We then have the opposition Bharatiya Janta Party, whose members are happier in TV studios than in Parliament. It too has been struck by its own scam in Karnataka — nothing in the same magnitude as that in Delhi, but dirt sticks. It too seems to be embroiled in its own bout of fratricidal warfare.
Watching all this is middle class India, which makes up between 25% and 33% of the population. This is the group that does not vote on the old caste/community lines that exemplified Indian politics. In a Parliamentary style democracy, with its first past the post system, they feel that their voice is not heard. They are also horrified at the loot fest and the lack of an alternative that stands for them. This is the class that voted for the Vajpayee-led NDA, and voted him out in favour of the UPA in 2004, and then pledged its allegiance to Manmohan Singh in 2009. Today it feels abandoned and orphaned.

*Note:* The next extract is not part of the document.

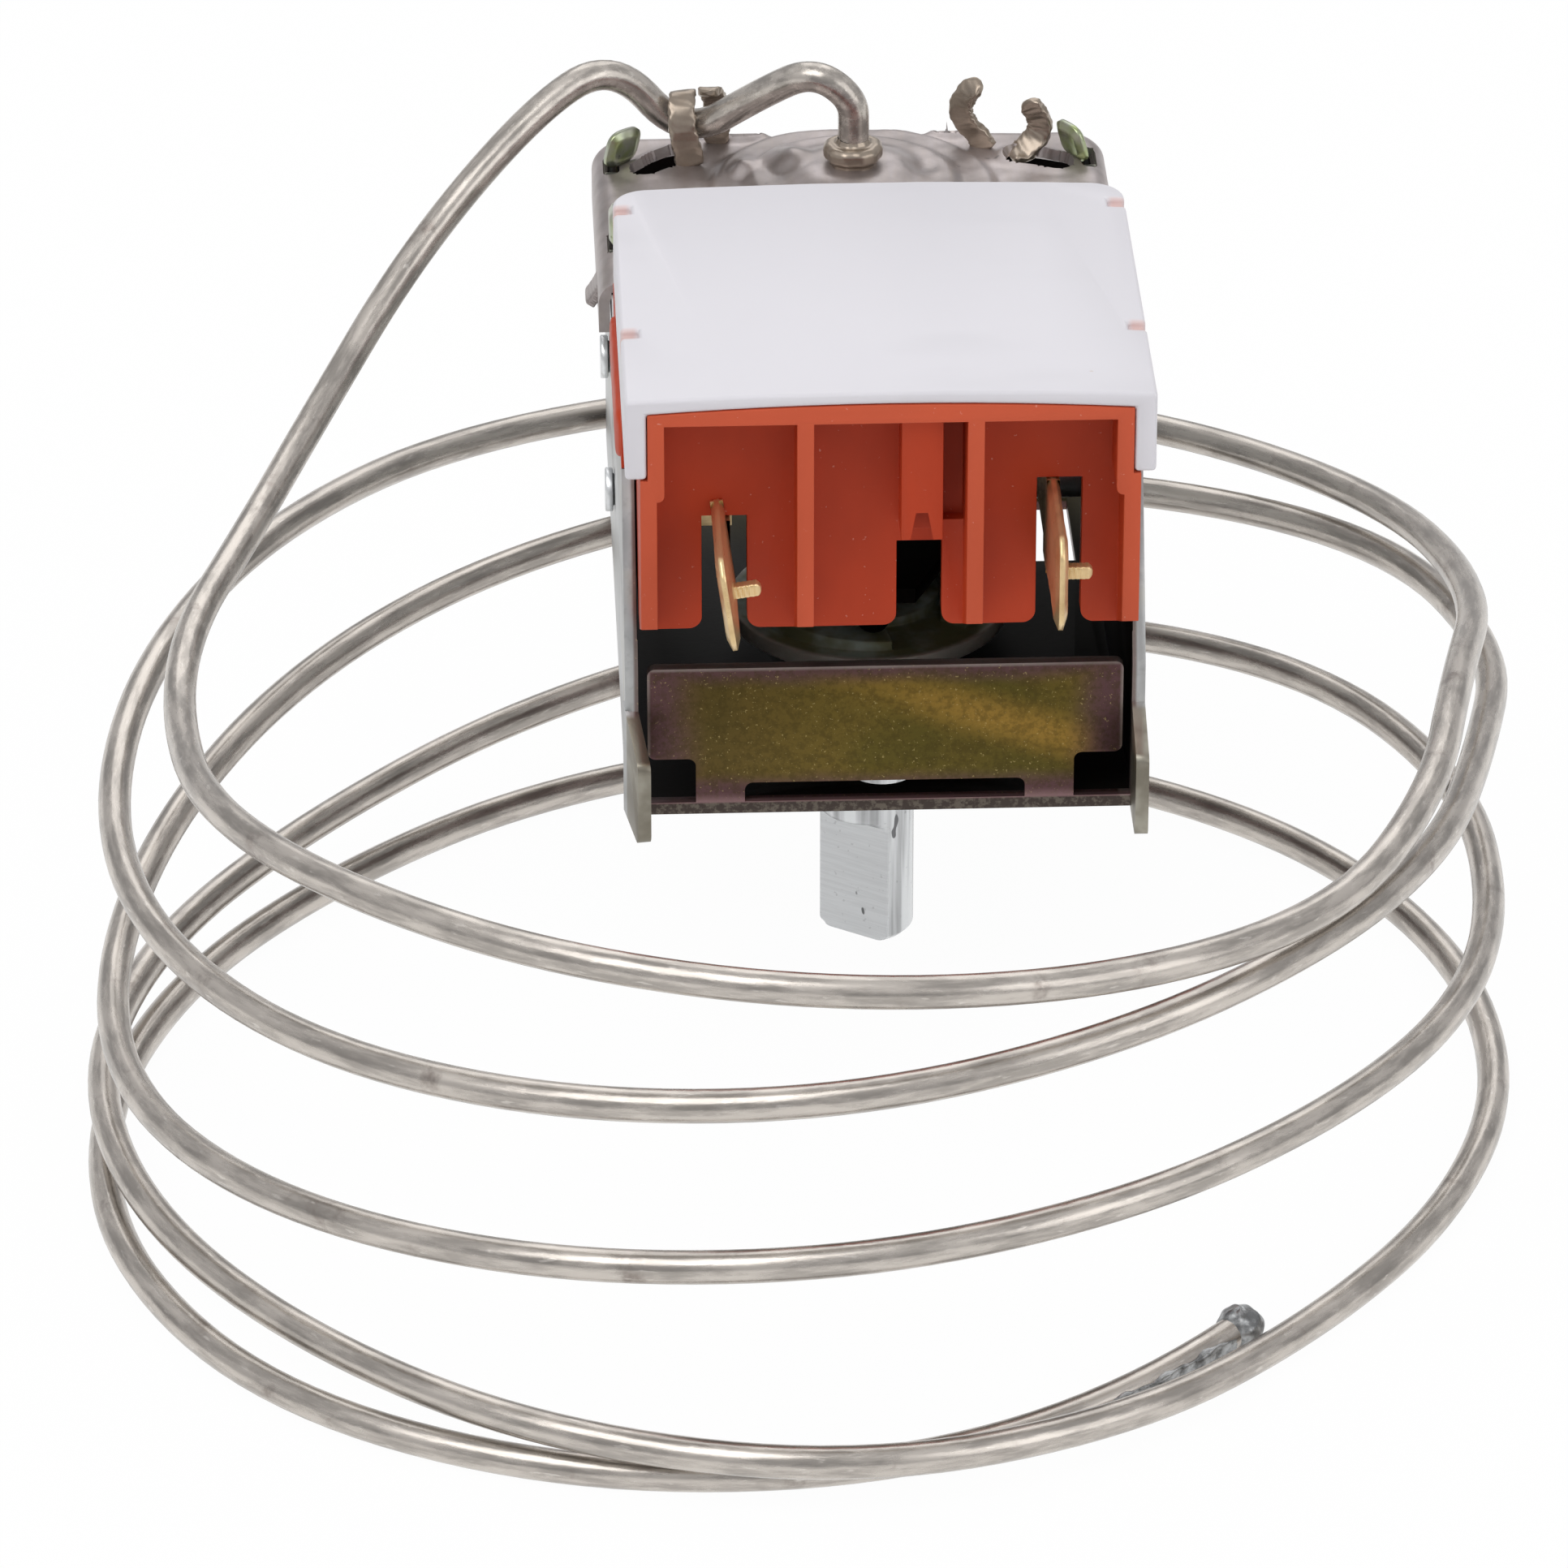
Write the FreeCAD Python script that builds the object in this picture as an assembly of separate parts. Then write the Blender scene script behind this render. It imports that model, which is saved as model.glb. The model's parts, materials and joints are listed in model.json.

Into this mire, steps Anna Hazare, a social activist who has been campaigning for clean administration for over three decades. He adopted the most visible form of Gandhism — the protest fast. And, he called not for transformation of the self (after all there is nothing wrong with the middle-class. They don’t need to change), but punishment of the wicked, the corrupt and the looters. Backed by one of the slickest media management in recent years, he found resonance with the middle-class that wants to punish bad politicians. His solution is the Jan Lok Pal Bill, an independent ombudsman that will investigate, prosecute and judge any instance of corruption. The presumption of innocence is not a part of this equation, presumption of guilt is. Furthermore, Hazare has threatened to fast unto death if the bill is not made into an act by the August 30.

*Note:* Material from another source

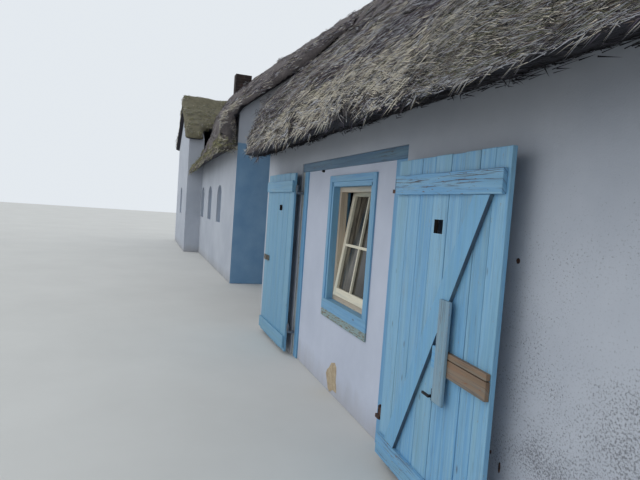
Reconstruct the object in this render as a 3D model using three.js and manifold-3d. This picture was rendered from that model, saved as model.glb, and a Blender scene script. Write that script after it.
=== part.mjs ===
// A long thatched cottage of limewashed masonry, built as separate pieces.
//
// The near block holds a wide doorway with two boarded leaves, later filled in
// with a panel and a window. A covered recess joins it to the next block, which
// ends in a cross wing. All sizes are in millimetres.
//
// Layout axes: X runs along the front and grows toward the near end, Y runs into
// the house from the face of the near front wall, Z is up from the ground. The
// finished house is shifted so that the origin is under the middle of its box.

import * as THREE from 'three';
import { mergeVertices } from 'three/addons/utils/BufferGeometryUtils.js';
import Module from 'manifold-3d';

const wasm = await Module();
wasm.setup();

// Driving dimensions.
const GAP = 0.3;
const WALL = 350;

// Near block, with the covered recess behind its left corner.
const NEAR_LEFT = -1464;
const NEAR_RIGHT = 5600;
const NEAR_DEPTH = 4800;
const NEAR_WALL_TOP = 2130;
const NEAR_PITCH = 1.03;
const RECESS_Y = 1300;
const FLOOR_TOP = 90;

// Next block.
const NEXT_LEFT = -10550;
const NEXT_RIGHT = -4550;
const NEXT_FRONT = 100;
const NEXT_BACK = 5700;
const NEXT_WALL_TOP = 2500;
const NEXT_PITCH = 0.96;
const GABLE_RISE = 655;
const GABLE_PITCH = 0.79;
const VERGE = 300;

// Cross wing.
const WING_LEFT = -14200;
const WING_FRONT = -310;
const WING_BACK = 5700;
const WING_WALL_TOP = 3180;
const WING_PITCH = 0.58;
const WING_THATCH = 330;
const WING_EAVE = 190;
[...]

While Hazare’s intentions are noble — who doesn’t want a corruption-free society — the means of achieving these ends are poorly thought through. The Jan Lok Pal Bill is a highly flawed one that is pointed at Parliament with a ‘pass it or I kill myself’ threat. This bill bodes ill for the future of India and its citizens.
At the end of the day, we have a government that is unable to govern, an opposition that has ceded its responsibility and a civil society that is unwilling to listen. The only thing all these various parties are agreed on is that the people of India are supreme.
In such a case there is only thing to do. Dissolve Parliament and call for elections. Let the next Parliament decide on this and other legislation. For now — enough is enough.